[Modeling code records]
+++

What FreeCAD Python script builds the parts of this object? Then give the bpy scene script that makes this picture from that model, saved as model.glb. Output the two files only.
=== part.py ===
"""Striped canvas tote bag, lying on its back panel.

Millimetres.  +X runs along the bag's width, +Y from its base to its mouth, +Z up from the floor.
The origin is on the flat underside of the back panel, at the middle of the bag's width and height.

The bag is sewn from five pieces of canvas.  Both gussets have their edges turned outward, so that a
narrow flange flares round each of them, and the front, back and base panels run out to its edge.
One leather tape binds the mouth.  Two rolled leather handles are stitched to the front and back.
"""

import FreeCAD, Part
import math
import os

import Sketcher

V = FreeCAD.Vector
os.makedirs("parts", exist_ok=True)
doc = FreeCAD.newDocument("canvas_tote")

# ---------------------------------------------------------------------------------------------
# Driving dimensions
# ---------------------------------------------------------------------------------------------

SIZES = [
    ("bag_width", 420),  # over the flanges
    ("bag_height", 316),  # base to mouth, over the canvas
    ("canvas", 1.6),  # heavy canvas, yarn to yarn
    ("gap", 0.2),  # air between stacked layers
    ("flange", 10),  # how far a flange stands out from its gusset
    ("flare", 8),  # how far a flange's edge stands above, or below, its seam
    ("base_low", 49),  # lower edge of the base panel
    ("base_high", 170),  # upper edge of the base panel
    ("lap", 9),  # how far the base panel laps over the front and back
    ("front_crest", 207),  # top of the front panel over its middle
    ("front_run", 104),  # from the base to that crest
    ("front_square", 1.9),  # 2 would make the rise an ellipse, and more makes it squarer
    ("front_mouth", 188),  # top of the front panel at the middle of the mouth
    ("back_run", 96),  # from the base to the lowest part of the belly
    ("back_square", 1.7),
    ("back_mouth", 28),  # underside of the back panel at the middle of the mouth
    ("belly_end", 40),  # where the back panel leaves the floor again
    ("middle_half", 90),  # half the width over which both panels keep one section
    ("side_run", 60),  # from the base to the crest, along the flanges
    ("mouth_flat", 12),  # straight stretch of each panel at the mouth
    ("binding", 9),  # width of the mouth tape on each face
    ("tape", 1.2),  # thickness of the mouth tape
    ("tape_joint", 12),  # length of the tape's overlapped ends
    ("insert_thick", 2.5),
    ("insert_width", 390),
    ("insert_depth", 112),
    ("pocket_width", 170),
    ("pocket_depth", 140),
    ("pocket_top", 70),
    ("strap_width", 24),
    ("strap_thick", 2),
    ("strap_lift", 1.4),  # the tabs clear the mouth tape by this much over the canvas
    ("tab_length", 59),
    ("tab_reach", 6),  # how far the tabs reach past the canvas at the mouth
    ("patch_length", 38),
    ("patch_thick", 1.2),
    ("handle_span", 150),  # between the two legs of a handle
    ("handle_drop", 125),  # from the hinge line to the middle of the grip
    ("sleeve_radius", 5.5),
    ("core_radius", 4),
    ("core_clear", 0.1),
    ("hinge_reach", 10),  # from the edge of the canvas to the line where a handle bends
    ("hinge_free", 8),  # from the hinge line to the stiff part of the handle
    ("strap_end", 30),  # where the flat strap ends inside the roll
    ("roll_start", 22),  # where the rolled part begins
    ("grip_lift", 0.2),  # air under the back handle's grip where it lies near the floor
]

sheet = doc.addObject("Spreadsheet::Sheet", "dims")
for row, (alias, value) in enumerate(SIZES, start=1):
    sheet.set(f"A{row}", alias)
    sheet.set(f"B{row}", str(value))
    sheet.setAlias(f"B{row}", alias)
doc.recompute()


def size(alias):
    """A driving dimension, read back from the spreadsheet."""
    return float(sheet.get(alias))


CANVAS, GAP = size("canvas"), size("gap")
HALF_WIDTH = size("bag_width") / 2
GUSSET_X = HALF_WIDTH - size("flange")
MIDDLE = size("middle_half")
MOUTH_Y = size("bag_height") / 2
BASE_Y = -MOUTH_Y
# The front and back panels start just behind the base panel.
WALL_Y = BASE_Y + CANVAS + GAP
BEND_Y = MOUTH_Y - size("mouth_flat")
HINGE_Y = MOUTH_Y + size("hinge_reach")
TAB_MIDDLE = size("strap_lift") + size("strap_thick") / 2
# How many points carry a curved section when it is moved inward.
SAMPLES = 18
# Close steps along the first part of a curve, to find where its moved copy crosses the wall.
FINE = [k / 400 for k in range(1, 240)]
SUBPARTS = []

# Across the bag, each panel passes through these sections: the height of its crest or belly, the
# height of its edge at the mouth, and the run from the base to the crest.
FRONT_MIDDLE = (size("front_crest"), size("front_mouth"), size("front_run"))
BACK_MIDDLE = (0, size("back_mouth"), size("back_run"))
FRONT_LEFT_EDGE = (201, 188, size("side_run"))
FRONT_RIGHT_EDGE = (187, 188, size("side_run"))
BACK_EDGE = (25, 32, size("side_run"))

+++

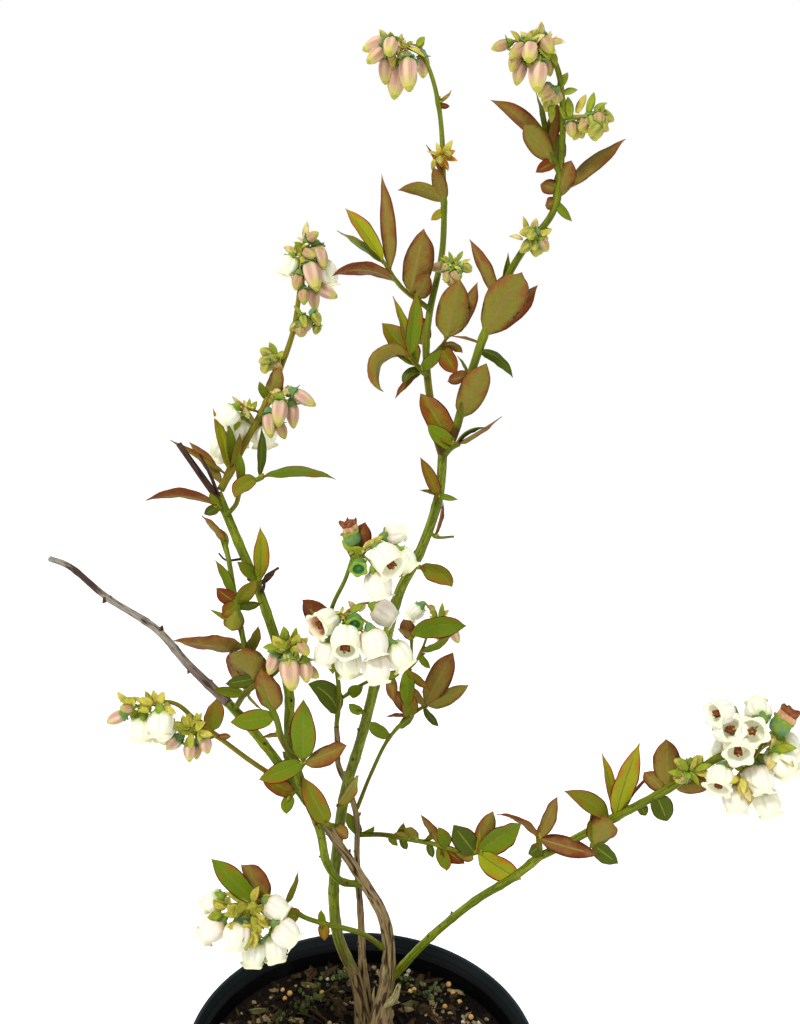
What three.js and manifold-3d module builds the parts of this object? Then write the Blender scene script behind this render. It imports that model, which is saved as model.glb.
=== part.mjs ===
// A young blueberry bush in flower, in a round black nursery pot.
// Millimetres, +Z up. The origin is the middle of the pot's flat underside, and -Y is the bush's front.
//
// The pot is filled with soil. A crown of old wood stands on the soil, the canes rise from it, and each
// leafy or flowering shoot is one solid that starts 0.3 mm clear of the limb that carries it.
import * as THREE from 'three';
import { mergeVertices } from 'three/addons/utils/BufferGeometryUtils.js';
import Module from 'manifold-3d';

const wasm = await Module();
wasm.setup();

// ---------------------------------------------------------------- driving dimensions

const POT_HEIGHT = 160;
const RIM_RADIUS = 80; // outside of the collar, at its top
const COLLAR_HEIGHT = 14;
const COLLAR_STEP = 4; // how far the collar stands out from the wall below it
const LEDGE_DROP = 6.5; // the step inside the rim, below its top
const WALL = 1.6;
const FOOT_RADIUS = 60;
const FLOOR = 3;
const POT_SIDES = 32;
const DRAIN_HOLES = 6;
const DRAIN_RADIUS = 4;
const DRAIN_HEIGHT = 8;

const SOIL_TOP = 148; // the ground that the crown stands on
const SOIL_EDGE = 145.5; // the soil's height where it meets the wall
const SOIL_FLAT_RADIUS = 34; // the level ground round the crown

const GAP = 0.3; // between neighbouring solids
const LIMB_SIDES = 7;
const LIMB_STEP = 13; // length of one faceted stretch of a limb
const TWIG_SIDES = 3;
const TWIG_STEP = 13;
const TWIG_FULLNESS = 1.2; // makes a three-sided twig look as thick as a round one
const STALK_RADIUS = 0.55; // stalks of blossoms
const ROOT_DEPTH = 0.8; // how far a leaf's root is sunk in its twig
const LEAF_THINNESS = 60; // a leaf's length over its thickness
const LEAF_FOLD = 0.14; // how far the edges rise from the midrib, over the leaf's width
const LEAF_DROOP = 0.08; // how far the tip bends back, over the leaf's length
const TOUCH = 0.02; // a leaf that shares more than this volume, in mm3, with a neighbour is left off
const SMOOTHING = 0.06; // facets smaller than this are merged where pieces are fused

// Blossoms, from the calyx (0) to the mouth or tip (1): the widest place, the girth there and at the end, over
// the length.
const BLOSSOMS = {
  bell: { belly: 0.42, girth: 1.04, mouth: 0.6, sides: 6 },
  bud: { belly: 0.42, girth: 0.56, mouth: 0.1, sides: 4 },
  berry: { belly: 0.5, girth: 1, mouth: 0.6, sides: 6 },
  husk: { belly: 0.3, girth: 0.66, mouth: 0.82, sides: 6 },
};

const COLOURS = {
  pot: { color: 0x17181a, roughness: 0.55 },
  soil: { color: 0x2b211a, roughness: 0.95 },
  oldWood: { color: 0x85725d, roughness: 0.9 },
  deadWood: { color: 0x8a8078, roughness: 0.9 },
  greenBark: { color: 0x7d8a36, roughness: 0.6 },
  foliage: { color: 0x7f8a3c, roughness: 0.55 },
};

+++

• [Exercise objective] Extract from the records above the lines from the one containing "What three.js and" to the one containing "const DRAIN_HEIGHT = 8;", both lines included, exactly as they appear and with nothing else.

• [Response]
What three.js and manifold-3d module builds the parts of this object? Then write the Blender scene script behind this render. It imports that model, which is saved as model.glb.
=== part.mjs ===
// A young blueberry bush in flower, in a round black nursery pot.
// Millimetres, +Z up. The origin is the middle of the pot's flat underside, and -Y is the bush's front.
//
// The pot is filled with soil. A crown of old wood stands on the soil, the canes rise from it, and each
// leafy or flowering shoot is one solid that starts 0.3 mm clear of the limb that carries it.
import * as THREE from 'three';
import { mergeVertices } from 'three/addons/utils/BufferGeometryUtils.js';
import Module from 'manifold-3d';

const wasm = await Module();
wasm.setup();

// ---------------------------------------------------------------- driving dimensions

const POT_HEIGHT = 160;
const RIM_RADIUS = 80; // outside of the collar, at its top
const COLLAR_HEIGHT = 14;
const COLLAR_STEP = 4; // how far the collar stands out from the wall below it
const LEDGE_DROP = 6.5; // the step inside the rim, below its top
const WALL = 1.6;
const FOOT_RADIUS = 60;
const FLOOR = 3;
const POT_SIDES = 32;
const DRAIN_HOLES = 6;
const DRAIN_RADIUS = 4;
const DRAIN_HEIGHT = 8;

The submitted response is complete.